The exercise => In the listing below, locate the lines bearing the word "origin". Copy every one of them.

Data shown =>
╭──

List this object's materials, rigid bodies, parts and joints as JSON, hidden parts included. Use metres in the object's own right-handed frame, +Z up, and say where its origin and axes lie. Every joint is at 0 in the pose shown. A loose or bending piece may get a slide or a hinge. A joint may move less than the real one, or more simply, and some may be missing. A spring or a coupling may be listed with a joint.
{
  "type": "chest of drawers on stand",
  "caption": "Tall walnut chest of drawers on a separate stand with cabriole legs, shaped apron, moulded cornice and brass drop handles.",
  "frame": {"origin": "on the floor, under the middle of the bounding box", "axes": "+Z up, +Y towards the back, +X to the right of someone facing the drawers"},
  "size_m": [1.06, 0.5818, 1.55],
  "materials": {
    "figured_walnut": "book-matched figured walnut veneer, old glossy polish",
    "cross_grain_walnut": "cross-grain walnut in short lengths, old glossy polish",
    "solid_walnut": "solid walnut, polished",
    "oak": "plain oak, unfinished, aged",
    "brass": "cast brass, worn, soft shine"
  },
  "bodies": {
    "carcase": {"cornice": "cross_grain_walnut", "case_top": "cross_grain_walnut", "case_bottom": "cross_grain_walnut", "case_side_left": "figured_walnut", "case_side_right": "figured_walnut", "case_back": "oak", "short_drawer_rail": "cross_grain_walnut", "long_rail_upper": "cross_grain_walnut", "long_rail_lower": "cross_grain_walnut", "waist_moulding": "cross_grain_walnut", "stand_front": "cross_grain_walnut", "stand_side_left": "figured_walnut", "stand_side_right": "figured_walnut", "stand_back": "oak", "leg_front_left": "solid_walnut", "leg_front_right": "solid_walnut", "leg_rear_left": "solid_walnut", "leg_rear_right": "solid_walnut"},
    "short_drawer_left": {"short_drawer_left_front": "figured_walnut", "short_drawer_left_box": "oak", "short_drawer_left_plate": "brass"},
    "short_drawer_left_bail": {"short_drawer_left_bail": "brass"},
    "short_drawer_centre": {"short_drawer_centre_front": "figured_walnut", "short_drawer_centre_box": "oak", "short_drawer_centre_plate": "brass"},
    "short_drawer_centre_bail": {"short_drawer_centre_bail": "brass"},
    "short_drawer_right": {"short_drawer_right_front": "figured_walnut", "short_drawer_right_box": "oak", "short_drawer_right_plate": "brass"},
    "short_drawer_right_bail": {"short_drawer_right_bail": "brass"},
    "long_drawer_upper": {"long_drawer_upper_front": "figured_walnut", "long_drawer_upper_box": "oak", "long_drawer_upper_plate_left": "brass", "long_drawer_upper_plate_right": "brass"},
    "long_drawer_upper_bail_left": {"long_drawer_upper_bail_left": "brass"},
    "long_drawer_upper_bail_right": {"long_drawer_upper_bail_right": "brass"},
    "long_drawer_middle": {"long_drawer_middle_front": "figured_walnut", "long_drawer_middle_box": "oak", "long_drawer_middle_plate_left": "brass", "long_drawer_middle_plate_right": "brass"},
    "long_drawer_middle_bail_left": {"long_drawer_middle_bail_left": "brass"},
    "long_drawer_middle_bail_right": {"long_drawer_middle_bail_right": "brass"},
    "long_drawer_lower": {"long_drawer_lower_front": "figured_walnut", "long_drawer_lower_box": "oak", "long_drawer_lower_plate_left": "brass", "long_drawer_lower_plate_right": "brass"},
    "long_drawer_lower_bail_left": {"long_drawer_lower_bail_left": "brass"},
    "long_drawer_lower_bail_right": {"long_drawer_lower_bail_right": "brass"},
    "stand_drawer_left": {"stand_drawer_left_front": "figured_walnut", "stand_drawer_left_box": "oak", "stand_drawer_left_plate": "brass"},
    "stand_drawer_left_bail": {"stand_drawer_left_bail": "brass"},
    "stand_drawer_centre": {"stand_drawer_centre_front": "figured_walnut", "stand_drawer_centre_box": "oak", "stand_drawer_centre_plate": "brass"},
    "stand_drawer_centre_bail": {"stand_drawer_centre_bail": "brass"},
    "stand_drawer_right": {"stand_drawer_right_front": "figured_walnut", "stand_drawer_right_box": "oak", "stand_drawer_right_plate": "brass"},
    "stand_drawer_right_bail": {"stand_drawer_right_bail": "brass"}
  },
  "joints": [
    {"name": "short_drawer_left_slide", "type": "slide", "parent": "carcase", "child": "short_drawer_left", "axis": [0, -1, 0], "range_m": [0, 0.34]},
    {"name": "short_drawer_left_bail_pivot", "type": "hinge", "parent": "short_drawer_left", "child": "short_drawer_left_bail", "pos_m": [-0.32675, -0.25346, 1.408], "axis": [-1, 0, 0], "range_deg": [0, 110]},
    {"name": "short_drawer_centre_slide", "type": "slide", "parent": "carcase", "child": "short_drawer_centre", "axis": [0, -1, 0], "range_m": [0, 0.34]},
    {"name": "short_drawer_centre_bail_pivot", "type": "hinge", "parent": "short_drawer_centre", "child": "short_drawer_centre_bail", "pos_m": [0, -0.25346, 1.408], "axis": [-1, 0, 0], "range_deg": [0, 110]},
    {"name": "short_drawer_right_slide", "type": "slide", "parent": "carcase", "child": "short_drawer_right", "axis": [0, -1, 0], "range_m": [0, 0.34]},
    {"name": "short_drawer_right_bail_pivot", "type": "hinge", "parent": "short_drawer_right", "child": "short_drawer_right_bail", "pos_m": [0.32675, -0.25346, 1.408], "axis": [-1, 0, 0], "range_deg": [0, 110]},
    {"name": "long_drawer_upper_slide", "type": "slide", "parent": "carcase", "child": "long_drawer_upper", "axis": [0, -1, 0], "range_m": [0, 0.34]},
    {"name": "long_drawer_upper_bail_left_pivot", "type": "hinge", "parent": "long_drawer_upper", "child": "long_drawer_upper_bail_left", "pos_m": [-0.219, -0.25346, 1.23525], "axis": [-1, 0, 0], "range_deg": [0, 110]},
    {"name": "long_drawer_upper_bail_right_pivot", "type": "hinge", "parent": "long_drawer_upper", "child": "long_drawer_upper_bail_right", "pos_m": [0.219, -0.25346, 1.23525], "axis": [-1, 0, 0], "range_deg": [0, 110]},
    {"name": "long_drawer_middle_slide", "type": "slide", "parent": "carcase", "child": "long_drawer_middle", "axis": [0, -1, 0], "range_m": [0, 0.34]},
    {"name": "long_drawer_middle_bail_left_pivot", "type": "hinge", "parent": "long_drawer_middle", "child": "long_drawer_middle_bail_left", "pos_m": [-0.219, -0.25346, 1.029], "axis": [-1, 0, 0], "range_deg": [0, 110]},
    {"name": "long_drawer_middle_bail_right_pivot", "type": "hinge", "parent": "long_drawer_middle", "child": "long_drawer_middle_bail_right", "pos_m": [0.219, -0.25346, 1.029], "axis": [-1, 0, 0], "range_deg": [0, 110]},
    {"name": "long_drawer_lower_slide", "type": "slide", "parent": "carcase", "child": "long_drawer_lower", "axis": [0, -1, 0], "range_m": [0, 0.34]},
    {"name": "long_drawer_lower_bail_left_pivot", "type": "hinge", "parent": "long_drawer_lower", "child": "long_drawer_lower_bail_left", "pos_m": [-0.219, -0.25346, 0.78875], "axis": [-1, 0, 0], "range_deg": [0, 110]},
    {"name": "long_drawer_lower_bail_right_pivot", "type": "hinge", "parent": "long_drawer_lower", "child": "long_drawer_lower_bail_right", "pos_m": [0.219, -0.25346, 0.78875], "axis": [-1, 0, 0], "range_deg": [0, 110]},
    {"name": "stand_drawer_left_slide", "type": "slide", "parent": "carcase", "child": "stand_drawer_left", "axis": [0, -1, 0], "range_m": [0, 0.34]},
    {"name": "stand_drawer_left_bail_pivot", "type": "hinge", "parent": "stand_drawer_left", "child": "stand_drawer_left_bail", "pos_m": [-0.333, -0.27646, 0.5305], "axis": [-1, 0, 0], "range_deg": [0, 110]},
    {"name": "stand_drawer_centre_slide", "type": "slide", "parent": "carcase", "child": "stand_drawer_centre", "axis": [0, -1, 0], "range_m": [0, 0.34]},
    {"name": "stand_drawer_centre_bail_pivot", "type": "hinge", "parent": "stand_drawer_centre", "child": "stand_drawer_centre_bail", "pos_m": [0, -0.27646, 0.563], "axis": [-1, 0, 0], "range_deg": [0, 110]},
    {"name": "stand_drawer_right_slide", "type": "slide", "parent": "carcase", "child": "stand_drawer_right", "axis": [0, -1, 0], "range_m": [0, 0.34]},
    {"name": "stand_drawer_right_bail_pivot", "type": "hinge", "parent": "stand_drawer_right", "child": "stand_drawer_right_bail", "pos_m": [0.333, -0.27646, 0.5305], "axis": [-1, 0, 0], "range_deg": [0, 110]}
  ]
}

╰──
╭──

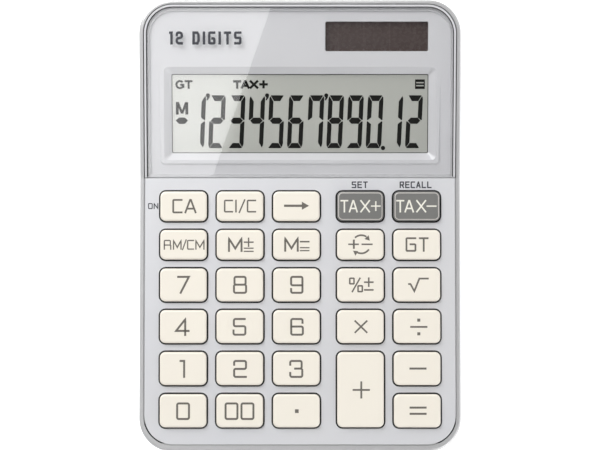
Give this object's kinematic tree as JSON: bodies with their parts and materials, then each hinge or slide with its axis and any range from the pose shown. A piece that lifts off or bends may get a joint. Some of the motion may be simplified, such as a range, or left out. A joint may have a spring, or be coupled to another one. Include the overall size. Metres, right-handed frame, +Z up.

╰──

Answer =>
List this object's materials, rigid bodies, parts and joints as JSON, hidden parts included. Use metres in the object's own right-handed frame, +Z up, and say where its origin and axes lie. Every joint is at 0 in the pose shown. A loose or bending piece may get a slide or a hinge. A joint may move less than the real one, or more simply, and some may be missing. A spring or a coupling may be listed with a joint.
  "frame": {"origin": "on the floor, under the middle of the bounding box", "axes": "+Z up, +Y towards the back, +X to the right of someone facing the drawers"},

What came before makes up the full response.